• **DESCRIPTION OF THE TASK**: Write out, precisely and in full, each line of the material.

• **DATASET EXCERPT**:
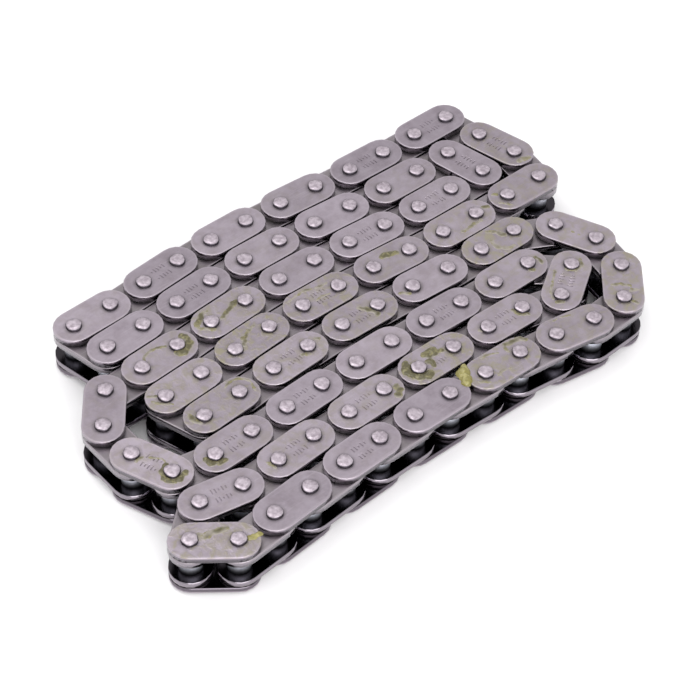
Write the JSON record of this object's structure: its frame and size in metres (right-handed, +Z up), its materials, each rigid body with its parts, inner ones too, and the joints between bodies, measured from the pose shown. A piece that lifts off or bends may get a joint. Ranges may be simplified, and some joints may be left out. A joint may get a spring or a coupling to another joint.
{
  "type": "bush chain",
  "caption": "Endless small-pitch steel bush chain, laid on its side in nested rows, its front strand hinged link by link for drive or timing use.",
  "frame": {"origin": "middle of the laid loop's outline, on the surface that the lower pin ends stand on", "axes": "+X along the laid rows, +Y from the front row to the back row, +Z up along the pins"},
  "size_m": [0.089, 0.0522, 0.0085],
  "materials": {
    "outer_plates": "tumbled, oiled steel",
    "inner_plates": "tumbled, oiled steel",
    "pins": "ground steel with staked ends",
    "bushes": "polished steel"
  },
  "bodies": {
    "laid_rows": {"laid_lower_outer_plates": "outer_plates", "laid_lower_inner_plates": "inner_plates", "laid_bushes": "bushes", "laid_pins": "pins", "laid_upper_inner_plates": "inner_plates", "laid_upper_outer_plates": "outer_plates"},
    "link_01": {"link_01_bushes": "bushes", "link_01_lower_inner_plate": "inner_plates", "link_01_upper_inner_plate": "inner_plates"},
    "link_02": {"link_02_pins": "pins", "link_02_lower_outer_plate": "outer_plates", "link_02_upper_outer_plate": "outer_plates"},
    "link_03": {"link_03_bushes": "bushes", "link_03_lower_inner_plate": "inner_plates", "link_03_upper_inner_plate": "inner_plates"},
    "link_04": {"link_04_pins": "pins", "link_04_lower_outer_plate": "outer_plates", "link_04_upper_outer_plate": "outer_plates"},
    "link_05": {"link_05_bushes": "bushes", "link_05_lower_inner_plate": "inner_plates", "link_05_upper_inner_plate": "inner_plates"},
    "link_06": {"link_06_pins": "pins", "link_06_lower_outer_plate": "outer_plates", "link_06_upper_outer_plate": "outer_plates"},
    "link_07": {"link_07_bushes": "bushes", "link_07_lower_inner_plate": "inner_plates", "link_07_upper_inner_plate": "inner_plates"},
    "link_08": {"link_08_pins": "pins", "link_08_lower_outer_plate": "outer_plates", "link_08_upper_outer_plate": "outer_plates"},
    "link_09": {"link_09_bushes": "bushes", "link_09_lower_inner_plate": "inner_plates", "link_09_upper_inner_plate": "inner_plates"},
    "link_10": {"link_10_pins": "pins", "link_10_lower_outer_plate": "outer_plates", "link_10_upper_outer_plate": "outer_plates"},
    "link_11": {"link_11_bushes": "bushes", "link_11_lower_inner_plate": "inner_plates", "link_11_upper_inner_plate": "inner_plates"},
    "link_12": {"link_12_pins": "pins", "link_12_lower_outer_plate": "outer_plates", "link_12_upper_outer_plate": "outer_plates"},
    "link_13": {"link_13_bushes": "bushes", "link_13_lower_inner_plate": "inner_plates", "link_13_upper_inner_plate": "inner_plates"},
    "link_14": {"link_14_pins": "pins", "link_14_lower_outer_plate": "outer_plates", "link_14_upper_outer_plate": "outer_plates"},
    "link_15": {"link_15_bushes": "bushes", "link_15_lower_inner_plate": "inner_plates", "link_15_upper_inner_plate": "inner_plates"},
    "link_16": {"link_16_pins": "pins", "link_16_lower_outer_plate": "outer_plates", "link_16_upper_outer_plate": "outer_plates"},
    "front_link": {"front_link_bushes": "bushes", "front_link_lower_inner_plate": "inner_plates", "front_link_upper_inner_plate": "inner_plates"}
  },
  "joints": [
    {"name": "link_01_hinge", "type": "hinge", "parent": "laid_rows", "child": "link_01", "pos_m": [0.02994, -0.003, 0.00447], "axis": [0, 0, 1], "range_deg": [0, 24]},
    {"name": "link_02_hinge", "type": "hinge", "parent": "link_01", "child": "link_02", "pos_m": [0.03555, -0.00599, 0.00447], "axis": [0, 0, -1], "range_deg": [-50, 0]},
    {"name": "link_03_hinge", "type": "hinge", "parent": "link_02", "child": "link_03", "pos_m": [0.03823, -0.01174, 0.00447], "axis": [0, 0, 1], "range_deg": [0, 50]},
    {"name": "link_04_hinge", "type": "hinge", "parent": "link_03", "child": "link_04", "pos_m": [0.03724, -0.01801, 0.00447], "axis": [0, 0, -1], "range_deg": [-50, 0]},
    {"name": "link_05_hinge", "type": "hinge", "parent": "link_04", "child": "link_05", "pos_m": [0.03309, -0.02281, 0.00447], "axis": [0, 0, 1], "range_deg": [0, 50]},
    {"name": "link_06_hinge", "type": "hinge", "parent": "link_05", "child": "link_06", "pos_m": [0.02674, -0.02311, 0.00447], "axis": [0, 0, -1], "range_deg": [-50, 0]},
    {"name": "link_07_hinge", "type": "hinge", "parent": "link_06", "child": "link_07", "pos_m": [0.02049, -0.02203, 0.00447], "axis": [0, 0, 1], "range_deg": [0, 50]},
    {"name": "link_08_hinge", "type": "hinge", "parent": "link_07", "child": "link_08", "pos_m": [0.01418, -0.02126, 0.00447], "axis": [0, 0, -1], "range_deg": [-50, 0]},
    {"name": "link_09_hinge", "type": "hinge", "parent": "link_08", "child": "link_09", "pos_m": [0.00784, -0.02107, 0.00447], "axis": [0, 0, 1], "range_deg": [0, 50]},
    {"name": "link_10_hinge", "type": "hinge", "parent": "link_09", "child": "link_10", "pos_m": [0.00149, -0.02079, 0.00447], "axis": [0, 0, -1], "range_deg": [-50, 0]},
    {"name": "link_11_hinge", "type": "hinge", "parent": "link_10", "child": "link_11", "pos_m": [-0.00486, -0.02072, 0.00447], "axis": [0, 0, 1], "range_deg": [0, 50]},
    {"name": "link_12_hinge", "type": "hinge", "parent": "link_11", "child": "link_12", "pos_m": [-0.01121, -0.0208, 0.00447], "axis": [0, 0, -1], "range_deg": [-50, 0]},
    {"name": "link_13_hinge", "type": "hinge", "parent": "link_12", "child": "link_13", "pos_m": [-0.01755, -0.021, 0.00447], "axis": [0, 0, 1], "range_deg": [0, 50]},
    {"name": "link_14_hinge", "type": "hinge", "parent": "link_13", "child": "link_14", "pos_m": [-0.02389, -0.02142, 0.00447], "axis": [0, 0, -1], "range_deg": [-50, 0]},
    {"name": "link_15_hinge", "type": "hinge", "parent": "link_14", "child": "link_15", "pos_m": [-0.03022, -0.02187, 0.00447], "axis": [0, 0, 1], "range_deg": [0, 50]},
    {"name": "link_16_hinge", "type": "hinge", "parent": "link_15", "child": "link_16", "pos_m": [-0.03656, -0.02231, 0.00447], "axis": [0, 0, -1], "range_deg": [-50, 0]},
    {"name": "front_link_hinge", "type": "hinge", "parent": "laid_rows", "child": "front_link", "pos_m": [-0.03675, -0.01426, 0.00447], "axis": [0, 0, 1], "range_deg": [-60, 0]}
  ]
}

• **SOLUTION BELOW**:
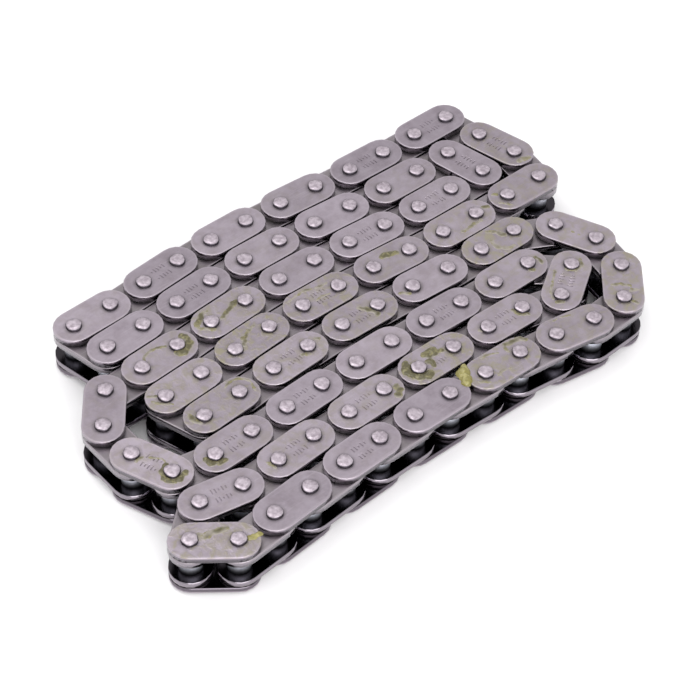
Write the JSON record of this object's structure: its frame and size in metres (right-handed, +Z up), its materials, each rigid body with its parts, inner ones too, and the joints between bodies, measured from the pose shown. A piece that lifts off or bends may get a joint. Ranges may be simplified, and some joints may be left out. A joint may get a spring or a coupling to another joint.
{
  "type": "bush chain",
  "caption": "Endless small-pitch steel bush chain, laid on its side in nested rows, its front strand hinged link by link for drive or timing use.",
  "frame": {"origin": "middle of the laid loop's outline, on the surface that the lower pin ends stand on", "axes": "+X along the laid rows, +Y from the front row to the back row, +Z up along the pins"},
  "size_m": [0.089, 0.0522, 0.0085],
  "materials": {
    "outer_plates": "tumbled, oiled steel",
    "inner_plates": "tumbled, oiled steel",
    "pins": "ground steel with staked ends",
    "bushes": "polished steel"
  },
  "bodies": {
    "laid_rows": {"laid_lower_outer_plates": "outer_plates", "laid_lower_inner_plates": "inner_plates", "laid_bushes": "bushes", "laid_pins": "pins", "laid_upper_inner_plates": "inner_plates", "laid_upper_outer_plates": "outer_plates"},
    "link_01": {"link_01_bushes": "bushes", "link_01_lower_inner_plate": "inner_plates", "link_01_upper_inner_plate": "inner_plates"},
    "link_02": {"link_02_pins": "pins", "link_02_lower_outer_plate": "outer_plates", "link_02_upper_outer_plate": "outer_plates"},
    "link_03": {"link_03_bushes": "bushes", "link_03_lower_inner_plate": "inner_plates", "link_03_upper_inner_plate": "inner_plates"},
    "link_04": {"link_04_pins": "pins", "link_04_lower_outer_plate": "outer_plates", "link_04_upper_outer_plate": "outer_plates"},
    "link_05": {"link_05_bushes": "bushes", "link_05_lower_inner_plate": "inner_plates", "link_05_upper_inner_plate": "inner_plates"},
    "link_06": {"link_06_pins": "pins", "link_06_lower_outer_plate": "outer_plates", "link_06_upper_outer_plate": "outer_plates"},
    "link_07": {"link_07_bushes": "bushes", "link_07_lower_inner_plate": "inner_plates", "link_07_upper_inner_plate": "inner_plates"},
    "link_08": {"link_08_pins": "pins", "link_08_lower_outer_plate": "outer_plates", "link_08_upper_outer_plate": "outer_plates"},
    "link_09": {"link_09_bushes": "bushes", "link_09_lower_inner_plate": "inner_plates", "link_09_upper_inner_plate": "inner_plates"},
    "link_10": {"link_10_pins": "pins", "link_10_lower_outer_plate": "outer_plates", "link_10_upper_outer_plate": "outer_plates"},
    "link_11": {"link_11_bushes": "bushes", "link_11_lower_inner_plate": "inner_plates", "link_11_upper_inner_plate": "inner_plates"},
    "link_12": {"link_12_pins": "pins", "link_12_lower_outer_plate": "outer_plates", "link_12_upper_outer_plate": "outer_plates"},
    "link_13": {"link_13_bushes": "bushes", "link_13_lower_inner_plate": "inner_plates", "link_13_upper_inner_plate": "inner_plates"},
    "link_14": {"link_14_pins": "pins", "link_14_lower_outer_plate": "outer_plates", "link_14_upper_outer_plate": "outer_plates"},
    "link_15": {"link_15_bushes": "bushes", "link_15_lower_inner_plate": "inner_plates", "link_15_upper_inner_plate": "inner_plates"},
    "link_16": {"link_16_pins": "pins", "link_16_lower_outer_plate": "outer_plates", "link_16_upper_outer_plate": "outer_plates"},
    "front_link": {"front_link_bushes": "bushes", "front_link_lower_inner_plate": "inner_plates", "front_link_upper_inner_plate": "inner_plates"}
  },
  "joints": [
    {"name": "link_01_hinge", "type": "hinge", "parent": "laid_rows", "child": "link_01", "pos_m": [0.02994, -0.003, 0.00447], "axis": [0, 0, 1], "range_deg": [0, 24]},
    {"name": "link_02_hinge", "type": "hinge", "parent": "link_01", "child": "link_02", "pos_m": [0.03555, -0.00599, 0.00447], "axis": [0, 0, -1], "range_deg": [-50, 0]},
    {"name": "link_03_hinge", "type": "hinge", "parent": "link_02", "child": "link_03", "pos_m": [0.03823, -0.01174, 0.00447], "axis": [0, 0, 1], "range_deg": [0, 50]},
    {"name": "link_04_hinge", "type": "hinge", "parent": "link_03", "child": "link_04", "pos_m": [0.03724, -0.01801, 0.00447], "axis": [0, 0, -1], "range_deg": [-50, 0]},
    {"name": "link_05_hinge", "type": "hinge", "parent": "link_04", "child": "link_05", "pos_m": [0.03309, -0.02281, 0.00447], "axis": [0, 0, 1], "range_deg": [0, 50]},
    {"name": "link_06_hinge", "type": "hinge", "parent": "link_05", "child": "link_06", "pos_m": [0.02674, -0.02311, 0.00447], "axis": [0, 0, -1], "range_deg": [-50, 0]},
    {"name": "link_07_hinge", "type": "hinge", "parent": "link_06", "child": "link_07", "pos_m": [0.02049, -0.02203, 0.00447], "axis": [0, 0, 1], "range_deg": [0, 50]},
    {"name": "link_08_hinge", "type": "hinge", "parent": "link_07", "child": "link_08", "pos_m": [0.01418, -0.02126, 0.00447], "axis": [0, 0, -1], "range_deg": [-50, 0]},
    {"name": "link_09_hinge", "type": "hinge", "parent": "link_08", "child": "link_09", "pos_m": [0.00784, -0.02107, 0.00447], "axis": [0, 0, 1], "range_deg": [0, 50]},
    {"name": "link_10_hinge", "type": "hinge", "parent": "link_09", "child": "link_10", "pos_m": [0.00149, -0.02079, 0.00447], "axis": [0, 0, -1], "range_deg": [-50, 0]},
    {"name": "link_11_hinge", "type": "hinge", "parent": "link_10", "child": "link_11", "pos_m": [-0.00486, -0.02072, 0.00447], "axis": [0, 0, 1], "range_deg": [0, 50]},
    {"name": "link_12_hinge", "type": "hinge", "parent": "link_11", "child": "link_12", "pos_m": [-0.01121, -0.0208, 0.00447], "axis": [0, 0, -1], "range_deg": [-50, 0]},
    {"name": "link_13_hinge", "type": "hinge", "parent": "link_12", "child": "link_13", "pos_m": [-0.01755, -0.021, 0.00447], "axis": [0, 0, 1], "range_deg": [0, 50]},
    {"name": "link_14_hinge", "type": "hinge", "parent": "link_13", "child": "link_14", "pos_m": [-0.02389, -0.02142, 0.00447], "axis": [0, 0, -1], "range_deg": [-50, 0]},
    {"name": "link_15_hinge", "type": "hinge", "parent": "link_14", "child": "link_15", "pos_m": [-0.03022, -0.02187, 0.00447], "axis": [0, 0, 1], "range_deg": [0, 50]},
    {"name": "link_16_hinge", "type": "hinge", "parent": "link_15", "child": "link_16", "pos_m": [-0.03656, -0.02231, 0.00447], "axis": [0, 0, -1], "range_deg": [-50, 0]},
    {"name": "front_link_hinge", "type": "hinge", "parent": "laid_rows", "child": "front_link", "pos_m": [-0.03675, -0.01426, 0.00447], "axis": [0, 0, 1], "range_deg": [-60, 0]}
  ]
}